Appraisers "setting their fees" has a different context with AMC's, since the AMC is not a normal client ordering just to get an appraisal done, the AMC selects to get the appraisal done AND make most profit they can, which means paying an appraiser the lowest possible. That added profit selector is not present in direct client work. Sure, an appraiser can set whatever fee they want, but if they get no work at that fee, it is meaningless. The fact that fees are higher in only a few COW states or select/rural areas with AMC orders shows that ...as far as future of appraisals, both res and commercial are under pressure from data alternatives and AI..
 

Terrel L. Shields

Elite Member
Gold Supporting Member
Joined
May 2, 2002
Professional Status
Certified General Appraiser
State
Arkansas
The only appraisals for lenders where you 'set your fee' are subjects that are so specialized or complex that only a few appraisers nationwide can do them. Even then you don't always get a huge fee. I do a lot of pro bono or expenses only appraisals for the elderly who are on their way to the rest home under Medicaid. The last one was the state of Colorado insisting upon an appraisal for mineral rights that were worth no more than $1,000. It, is unacceptable for me personally, to charge a fee that is more than the value of the mineral rights.
 

J Grant

Elite Member
Joined
Dec 9, 2003
Professional Status
Certified Residential Appraiser
State
Florida
The only appraisals for lenders where you 'set your fee' are subjects that are so specialized or complex that only a few appraisers nationwide can do them. Even then you don't always get a huge fee. I do a lot of pro bono or expenses only appraisals for the elderly who are on their way to the rest home under Medicaid. The last one was the state of Colorado insisting upon an appraisal for mineral rights that were worth no more than $1,000. It, is unacceptable for me personally, to charge a fee that is more than the value of the mineral rights.
The appraiser "sets the fee" for regular lender work is spin from AMC;s who evade paying C and R by bleating "Not our fault we paid $200, the appraiser set their fee! " -which ignores the fact that 10 other available competent appraisers also set their fee- at a $300 range and thus were not awarded the order )

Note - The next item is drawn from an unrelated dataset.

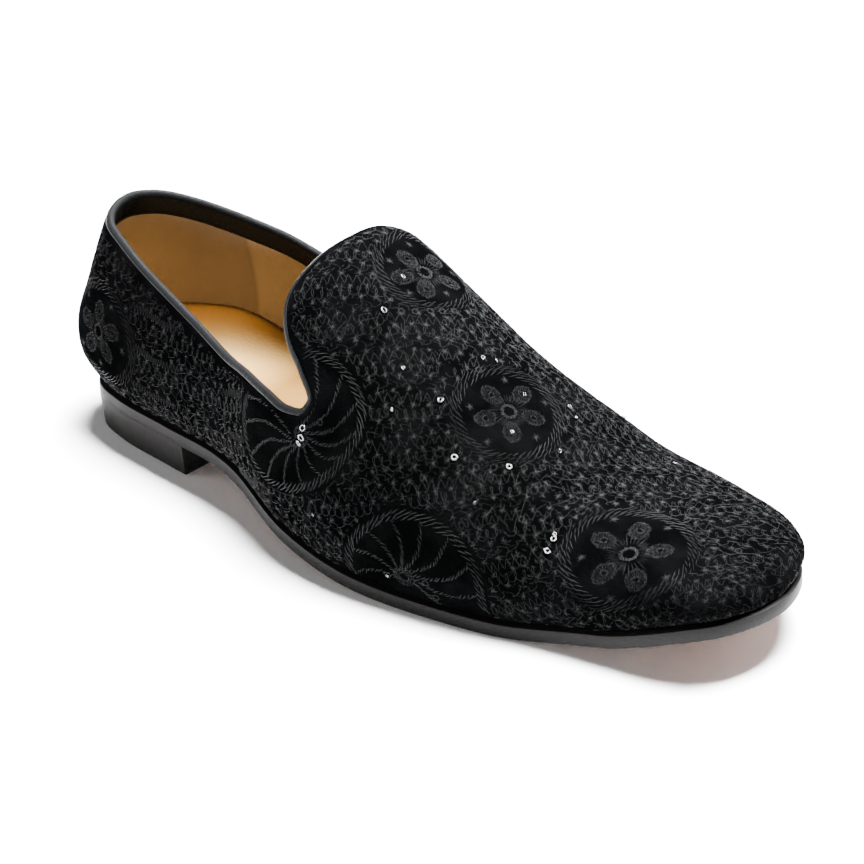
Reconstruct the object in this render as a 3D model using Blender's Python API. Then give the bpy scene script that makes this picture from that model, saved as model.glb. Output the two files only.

Regular ( non complex) lender work the standard for appraisal fees is C and R, not "the appraiser set their fee". That is because in lender mortgage work, the lenders quote set fees to borrowers based on surveys and C and R/what their competitors charge borrowers. Appraisers realize this and if they want to do lender work, agree to the C and R fee levels the lender charges the borrower. The only issue then is when an AMC is in the middle, how little of that will reach the appraiser - under the guise of " the appraiser set their fee" .
 

WestMichiganCG

Junior Member
Joined
Sep 4, 2014
Professional Status
Certified General Appraiser
State
Michigan
I set my fees with a goal of staying busy. There is not excess profit that allows us to bring in other people. "Just raise fees" is making a lot of assumptions. If we raise fees too high we don't get the job, there is someone else who will do the work for cheaper or the work may stay in-house at the bank. I'm seeing the younger appraisers in their 40's moving to banks, assessing departments and transportation departments to do mortgage, assessing and right-of-way work. I've had people ask me for a job but I don't have enough to keep them busy and I also don't want to move to a bigger office with the volatility associated with this profession.